» **REQUIRED TASK**:
Quote only the part that opens with the line containing "clear_scene()" and closes with the line containing "obj.matrix_parent_inverse = Matrix.Identity(4)". Keep both of those lines.

» **DATA PROVIDED**:
◇ ◇ ◇ ◇ ◇
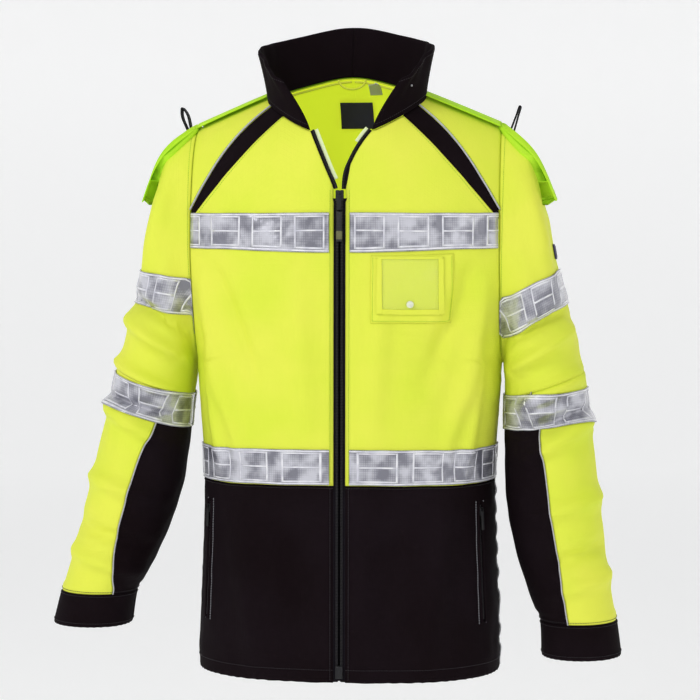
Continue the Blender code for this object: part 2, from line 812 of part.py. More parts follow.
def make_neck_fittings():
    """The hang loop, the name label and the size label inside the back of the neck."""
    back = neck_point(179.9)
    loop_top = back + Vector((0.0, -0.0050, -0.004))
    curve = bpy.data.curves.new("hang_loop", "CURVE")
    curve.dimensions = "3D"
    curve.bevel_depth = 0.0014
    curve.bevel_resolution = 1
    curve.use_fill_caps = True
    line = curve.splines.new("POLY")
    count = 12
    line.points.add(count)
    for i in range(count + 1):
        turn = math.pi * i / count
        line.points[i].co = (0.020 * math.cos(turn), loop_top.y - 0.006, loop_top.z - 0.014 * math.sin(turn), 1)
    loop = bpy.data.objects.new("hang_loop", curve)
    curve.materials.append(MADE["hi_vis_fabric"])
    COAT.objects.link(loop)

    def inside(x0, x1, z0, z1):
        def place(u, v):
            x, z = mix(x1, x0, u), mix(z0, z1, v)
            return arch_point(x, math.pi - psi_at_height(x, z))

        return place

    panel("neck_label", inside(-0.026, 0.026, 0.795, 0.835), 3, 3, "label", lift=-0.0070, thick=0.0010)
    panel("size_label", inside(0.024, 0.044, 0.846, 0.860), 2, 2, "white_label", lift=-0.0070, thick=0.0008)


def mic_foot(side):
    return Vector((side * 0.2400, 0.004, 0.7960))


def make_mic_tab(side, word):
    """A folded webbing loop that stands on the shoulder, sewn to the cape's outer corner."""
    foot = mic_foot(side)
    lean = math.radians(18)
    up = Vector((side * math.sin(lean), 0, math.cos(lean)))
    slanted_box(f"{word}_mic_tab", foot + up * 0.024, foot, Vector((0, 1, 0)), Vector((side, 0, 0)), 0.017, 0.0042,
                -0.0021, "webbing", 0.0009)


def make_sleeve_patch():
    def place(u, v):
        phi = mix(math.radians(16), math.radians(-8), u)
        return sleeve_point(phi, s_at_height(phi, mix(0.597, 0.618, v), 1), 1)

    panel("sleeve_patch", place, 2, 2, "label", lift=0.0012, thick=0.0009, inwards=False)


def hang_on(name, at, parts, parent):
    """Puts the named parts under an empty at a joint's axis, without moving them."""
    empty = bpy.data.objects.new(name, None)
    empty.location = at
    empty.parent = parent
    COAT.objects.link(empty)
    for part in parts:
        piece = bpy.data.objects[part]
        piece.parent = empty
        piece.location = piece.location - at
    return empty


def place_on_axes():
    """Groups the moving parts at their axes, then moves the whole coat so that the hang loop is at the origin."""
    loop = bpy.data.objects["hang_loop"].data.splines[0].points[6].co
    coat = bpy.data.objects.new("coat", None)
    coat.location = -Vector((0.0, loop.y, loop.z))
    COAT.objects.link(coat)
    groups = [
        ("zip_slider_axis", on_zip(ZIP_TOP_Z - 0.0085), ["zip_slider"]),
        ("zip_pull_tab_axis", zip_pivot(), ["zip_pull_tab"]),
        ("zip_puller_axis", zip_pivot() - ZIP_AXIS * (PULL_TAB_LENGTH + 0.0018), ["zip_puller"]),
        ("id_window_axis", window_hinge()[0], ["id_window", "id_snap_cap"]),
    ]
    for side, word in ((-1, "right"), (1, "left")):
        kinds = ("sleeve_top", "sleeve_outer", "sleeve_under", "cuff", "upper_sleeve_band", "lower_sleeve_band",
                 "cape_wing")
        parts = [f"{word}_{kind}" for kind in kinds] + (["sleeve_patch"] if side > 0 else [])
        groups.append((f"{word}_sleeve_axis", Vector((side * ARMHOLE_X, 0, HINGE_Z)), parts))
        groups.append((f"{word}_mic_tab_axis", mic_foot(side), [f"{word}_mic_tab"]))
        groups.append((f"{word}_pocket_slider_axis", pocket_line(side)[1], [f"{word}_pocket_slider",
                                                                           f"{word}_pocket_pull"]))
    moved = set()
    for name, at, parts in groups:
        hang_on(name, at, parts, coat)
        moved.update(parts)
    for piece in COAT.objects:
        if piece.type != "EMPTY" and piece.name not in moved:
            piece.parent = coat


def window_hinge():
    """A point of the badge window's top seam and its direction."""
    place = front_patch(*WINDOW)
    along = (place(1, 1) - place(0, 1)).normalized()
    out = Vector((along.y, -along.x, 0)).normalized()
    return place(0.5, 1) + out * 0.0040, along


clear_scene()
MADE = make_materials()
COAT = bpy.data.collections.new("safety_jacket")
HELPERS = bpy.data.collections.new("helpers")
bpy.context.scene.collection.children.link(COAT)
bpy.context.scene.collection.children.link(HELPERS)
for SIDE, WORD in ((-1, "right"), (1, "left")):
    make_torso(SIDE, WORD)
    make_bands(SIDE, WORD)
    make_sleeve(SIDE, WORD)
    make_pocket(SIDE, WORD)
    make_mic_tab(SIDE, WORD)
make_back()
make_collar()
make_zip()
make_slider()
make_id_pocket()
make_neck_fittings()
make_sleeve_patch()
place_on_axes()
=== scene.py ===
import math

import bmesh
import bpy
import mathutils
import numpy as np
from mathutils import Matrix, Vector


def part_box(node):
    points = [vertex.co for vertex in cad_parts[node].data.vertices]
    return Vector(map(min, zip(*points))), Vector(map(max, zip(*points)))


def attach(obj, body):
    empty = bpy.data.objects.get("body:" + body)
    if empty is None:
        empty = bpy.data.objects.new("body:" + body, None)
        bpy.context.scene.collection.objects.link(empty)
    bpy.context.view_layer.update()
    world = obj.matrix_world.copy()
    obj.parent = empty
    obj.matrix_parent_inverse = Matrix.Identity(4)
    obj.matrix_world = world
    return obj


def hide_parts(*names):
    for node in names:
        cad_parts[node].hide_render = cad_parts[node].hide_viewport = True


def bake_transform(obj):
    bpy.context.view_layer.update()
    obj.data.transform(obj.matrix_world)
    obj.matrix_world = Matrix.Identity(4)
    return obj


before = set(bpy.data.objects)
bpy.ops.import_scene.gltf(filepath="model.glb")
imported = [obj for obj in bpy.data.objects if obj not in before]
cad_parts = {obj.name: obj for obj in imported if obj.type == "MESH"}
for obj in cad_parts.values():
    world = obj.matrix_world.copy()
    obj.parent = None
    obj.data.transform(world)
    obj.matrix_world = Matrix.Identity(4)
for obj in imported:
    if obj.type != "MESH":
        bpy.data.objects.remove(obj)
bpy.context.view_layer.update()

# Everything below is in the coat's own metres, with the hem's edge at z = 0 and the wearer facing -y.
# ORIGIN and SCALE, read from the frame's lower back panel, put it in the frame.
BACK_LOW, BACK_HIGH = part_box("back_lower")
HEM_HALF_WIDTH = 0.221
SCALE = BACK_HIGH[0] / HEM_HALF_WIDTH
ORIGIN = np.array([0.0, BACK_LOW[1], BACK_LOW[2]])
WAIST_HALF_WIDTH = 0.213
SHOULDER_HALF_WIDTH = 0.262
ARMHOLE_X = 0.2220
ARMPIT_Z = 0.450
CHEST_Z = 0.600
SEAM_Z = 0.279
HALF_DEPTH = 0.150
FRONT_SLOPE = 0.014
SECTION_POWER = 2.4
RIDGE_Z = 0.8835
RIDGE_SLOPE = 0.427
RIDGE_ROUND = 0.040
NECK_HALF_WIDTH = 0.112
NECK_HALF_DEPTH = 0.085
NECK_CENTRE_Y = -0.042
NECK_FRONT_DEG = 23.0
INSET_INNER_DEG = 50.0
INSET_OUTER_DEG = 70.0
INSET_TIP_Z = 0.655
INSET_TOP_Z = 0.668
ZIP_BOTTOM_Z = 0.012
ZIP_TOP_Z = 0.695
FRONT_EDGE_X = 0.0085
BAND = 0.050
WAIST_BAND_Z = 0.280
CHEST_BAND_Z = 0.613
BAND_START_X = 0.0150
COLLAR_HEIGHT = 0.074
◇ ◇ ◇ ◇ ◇
» **EXERCISE RESULT**:
clear_scene()
MADE = make_materials()
COAT = bpy.data.collections.new("safety_jacket")
HELPERS = bpy.data.collections.new("helpers")
bpy.context.scene.collection.children.link(COAT)
bpy.context.scene.collection.children.link(HELPERS)
for SIDE, WORD in ((-1, "right"), (1, "left")):
    make_torso(SIDE, WORD)
    make_bands(SIDE, WORD)
    make_sleeve(SIDE, WORD)
    make_pocket(SIDE, WORD)
    make_mic_tab(SIDE, WORD)
make_back()
make_collar()
make_zip()
make_slider()
make_id_pocket()
make_neck_fittings()
make_sleeve_patch()
place_on_axes()
=== scene.py ===
import math

import bmesh
import bpy
import mathutils
import numpy as np
from mathutils import Matrix, Vector


def part_box(node):
    points = [vertex.co for vertex in cad_parts[node].data.vertices]
    return Vector(map(min, zip(*points))), Vector(map(max, zip(*points)))


def attach(obj, body):
    empty = bpy.data.objects.get("body:" + body)
    if empty is None:
        empty = bpy.data.objects.new("body:" + body, None)
        bpy.context.scene.collection.objects.link(empty)
    bpy.context.view_layer.update()
    world = obj.matrix_world.copy()
    obj.parent = empty
    obj.matrix_parent_inverse = Matrix.Identity(4)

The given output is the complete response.